Handling Controversy or Disagreement

People disagree. That’s natural, but arguments can get out of hand and derail a meeting. The MDC Group has a list of core values they follow. Three are especially helpful in handling disagreement: “Collaborate, Be Carefrontational, But Move Forward in the Same Direction.”

All discussions should be collaborative, with everyone’s opinion valued. In collaboration, there’s an atmosphere of cooperation, and everyone’s ultimate goal is to reach logical conclusions and develop workable plans.

Carefrontation combines confrontation with a caring and compassionate attitude. So, when someone’s error is to blame for a problem, or there’s a flaw in a team member’s reasoning, honest but caring discussion should be quickly followed by plans to correct a situation, solve a problem, or reach a goal.

When people disagree, they must decide on a direction and start moving forward together. That may mean that most people have been convinced that one idea is the best through discussion and sharing. It could also mean that there isn’t a consensus but agreeing to disagree and choosing a valid direction is the best way forward. Choosing any path works better than stagnation because if an approach turns out to be less than perfect, those involved can make adjustments or choose another path.

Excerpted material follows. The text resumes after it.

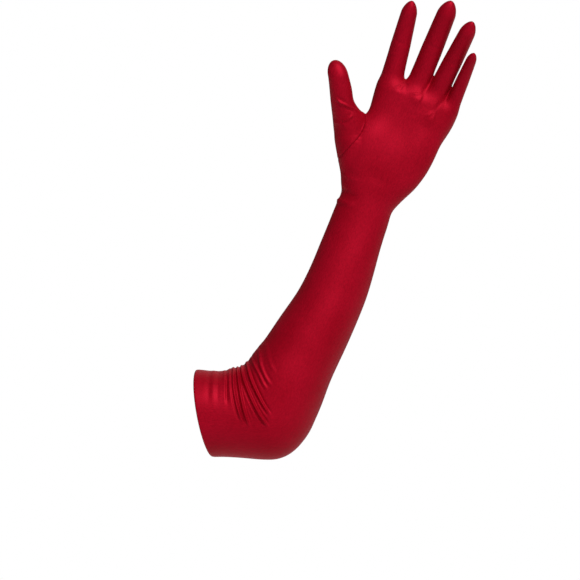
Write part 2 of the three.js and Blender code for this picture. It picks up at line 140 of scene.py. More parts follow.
# The thumb. at, shift and forward: shares of its length. width and depth: of its width. turn: of the
# section towards the seam.
THUMB_LENGTH = 73.6
THUMB_WIDTH = 20.6
THUMB_ANGLE = 36.9
THUMB_PITCH = 17.0
THUMB_ROOT = (-34.3, 51.2)
THUMB_TIP_FROM = 0.8
THUMB_TAIL = 14.0
THUMB = table("at shift forward width depth turn", [
    (-0.22, 0.0, 0.0, 2.1, 1.2, 46.9),
    (0.0, 0.0, 0.03, 2.26, 1.42, 46.9),
    (0.164, -0.034, 0.08, 1.75, 1.3, 36.3),
    (0.325, -0.041, 0.12, 1.3, 1.15, 26.5),
    (0.4375, -0.037, 0.156, 1.126, 1.05, 18.6),
    (0.643, -0.012, 0.217, 1.0, 0.95, -3.2),
    (0.8, -0.001, 0.26, 0.915, 0.84, -4.7),
])

# The thumb's seam in the hand's plane: u across the hand to the little finger, v along it from the wrist.
# Past the web it runs between the thumb and the index finger, and below its foot clear of the hand.
THUMB_SEAM = table("at u", [
    (0.0, -60.0), (18.0, -46.0), (30.0, -39.0), (42.0, -34.5), (51.6, -30.6), (60.0, -29.4), (67.0, -29.9),
    (74.0, -32.2), (84.0, -38.0), (95.0, -44.0), (130.0, -52.0), (240.0, -62.0),
])

# The seam's groove fades out past the web between these places along the hand
SEAM_FADES_FROM = 79.0
SEAM_TO = 84.0

# How far the thumb and the palm run into each other: at the heel of the hand and at the web. Then the
# same for the palm and the fingers, and for the fingers among themselves.
HEEL_REACH = 11.0
WEB_REACH = 1.5
FINGER_REACH = 9.5
DIGITS_REACH = 1.2

# Mounds (height above 0) and hollows of the palm's side, and knuckles of the back: place, reach, height
PALM_FORMS = [
    (-22.0, 50.0, 12.0, 24.0, 1.8),
    (25.0, 62.0, 11.0, 20.0, 1.1),
    (-14.0, 99.0, 9.0, 9.0, 0.8),
    (12.0, 97.0, 12.0, 10.0, 0.8),
    (33.0, 92.0, 8.0, 10.0, 0.8),
    (-12.0, 106.0, 6.0, 5.2, 1.2),
    (6.2, 106.5, 6.0, 5.6, 1.7),
    (24.6, 94.5, 5.4, 5.8, 1.5),
    (4.0, 74.0, 13.0, 18.0, -1.8),
    (0.0, 22.0, 10.0, 12.0, -1.0),
    (-24.4, 128.0, 4.6, 7.0, 0.5),
    (0.7, 139.5, 4.6, 7.0, 0.5),
    (20.0, 132.0, 4.6, 8.0, 0.4),
]
BACK_FORMS = [
    (-21.0, 103.0, 7.0, 9.0, 1.6),
    (0.0, 107.0, 7.0, 9.0, 1.8),
    (20.0, 103.0, 7.0, 9.0, 1.6),
    (37.0, 95.0, 6.5, 9.0, 1.2),
    (-10.5, 108.0, 4.0, 9.0, -0.8),
    (10.5, 108.0, 4.0, 9.0, -0.8),
    (29.0, 101.0, 4.0, 9.0, -0.8),
]


# Numbers

def curve(rows, key, at):
    """A smooth curve through one column of a table."""
    x, y = rows["at"], rows[key]
    last = len(x) - 1
    before = np.maximum(np.arange(last + 1) - 1, 0)
    after = np.minimum(np.arange(last + 1) + 1, last)
    slope = (y[after] - y[before]) / (x[after] - x[before])
    i = np.clip(np.searchsorted(x, at) - 1, 0, last - 1)
    step = x[i + 1] - x[i]
    t = np.clip((at - x[i]) / step, 0, 1)
    h = t * t * (3 - 2 * t)
    bend = slope[i] * t * (1 - t) ** 2 - slope[i + 1] * t * t * (1 - t)
    return y[i] * (1 - h) + y[i + 1] * h + step * bend


def ramp(x, low, high):
    t = np.clip((x - low) / (high - low), 0, 1)
    return t * t * (3 - 2 * t)


def unit(v):
    return v / np.maximum(np.linalg.norm(v, axis=-1, keepdims=True), 1e-9)


def blend_min(a, b, reach):
    """The smaller of two distances, rounded where they meet."""
    h = np.clip(0.5 + 0.5 * (b - a) / reach, 0, 1)
    return b * (1 - h) + a * h - reach * h * (1 - h)


def smoothed(rows, softness, step=0.5):
    """A table's columns at close stations, with their corners taken off."""
    at = np.arange(rows["at"][0] - 4 * softness, rows["at"][-1] + 4 * softness, step)
    away = np.arange(-3 * softness, 3 * softness + step / 2, step)
    weight = np.exp(-(away / softness) ** 2 / 2)
    weight /= weight.sum()
    half = len(away) // 2
    smooth = {"at": at}
    for key in rows:
        if key != "at":
            padded = np.pad(curve(rows, key, at), half, mode="edge")
            smooth[key] = np.convolve(padded, weight, mode="valid")
    return smooth


def smooth_line(points):
    """A line through points, with its corners rounded."""
    points = np.array(points, float)
    at = np.arange(len(points), dtype=float)
    fine = np.linspace(0, at[-1], 6 * len(points) - 5)
    return np.stack([curve(dict(at=at, place=column), "place", fine) for column in points.T], axis=-1)


def line_relief(flat, line):
    """The height of one fold or wrinkle over points (.., 2) in its plane, fading at its ends."""
    ends = smooth_line(line["points"])
    lengths = np.linalg.norm(np.diff(ends, axis=0), axis=1)
    best = np.full(flat.shape[:-1], 1e9)
    share = np.zeros(flat.shape[:-1])
    for k, (a, b) in enumerate(zip(ends, ends[1:])):
        t = np.clip(((flat - a) @ (b - a)) / lengths[k] ** 2, 0, 1)
        away = np.linalg.norm(flat - a - t[..., None] * (b - a), axis=-1)
        nearer = away < best
        best = np.where(nearer, away, best)
        share = np.where(nearer, (lengths[:k].sum() + t * lengths[k]) / lengths.sum(), share)
    start = line.get("start", 0.0)
    fade = (1 - ramp(share, line.get("full", 0.6), 1.0)) * (start + (1 - start) * ramp(share, 0.0, 0.3))
    away = best / line["width"]
    shape = np.exp(-away ** 1.6) - line.get("valley", 0.0) * np.exp(-((away - 2.2) / 1.1) ** 2)
    return line["height"] * shape * fade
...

People can be positive about attending meetings if they are planned and managed well. Meetings can accomplish much more if organizers create and follow an agenda, and agenda-building tools can help. According to EOS Worldwide, the meeting agenda should include good news announcements, statistical reports, and a list of subjects to cover or problems to solve, each with a set time limit. Starting on time, managing the different time allocations well, and finishing at the stated end time help keep meetings focused and productive. Part of adhering to time limits for the various meeting sections is controlling conflict well. EOS also recommends setting aside a few minutes at the end of each meeting to evaluate the sessions and suggest future improvements.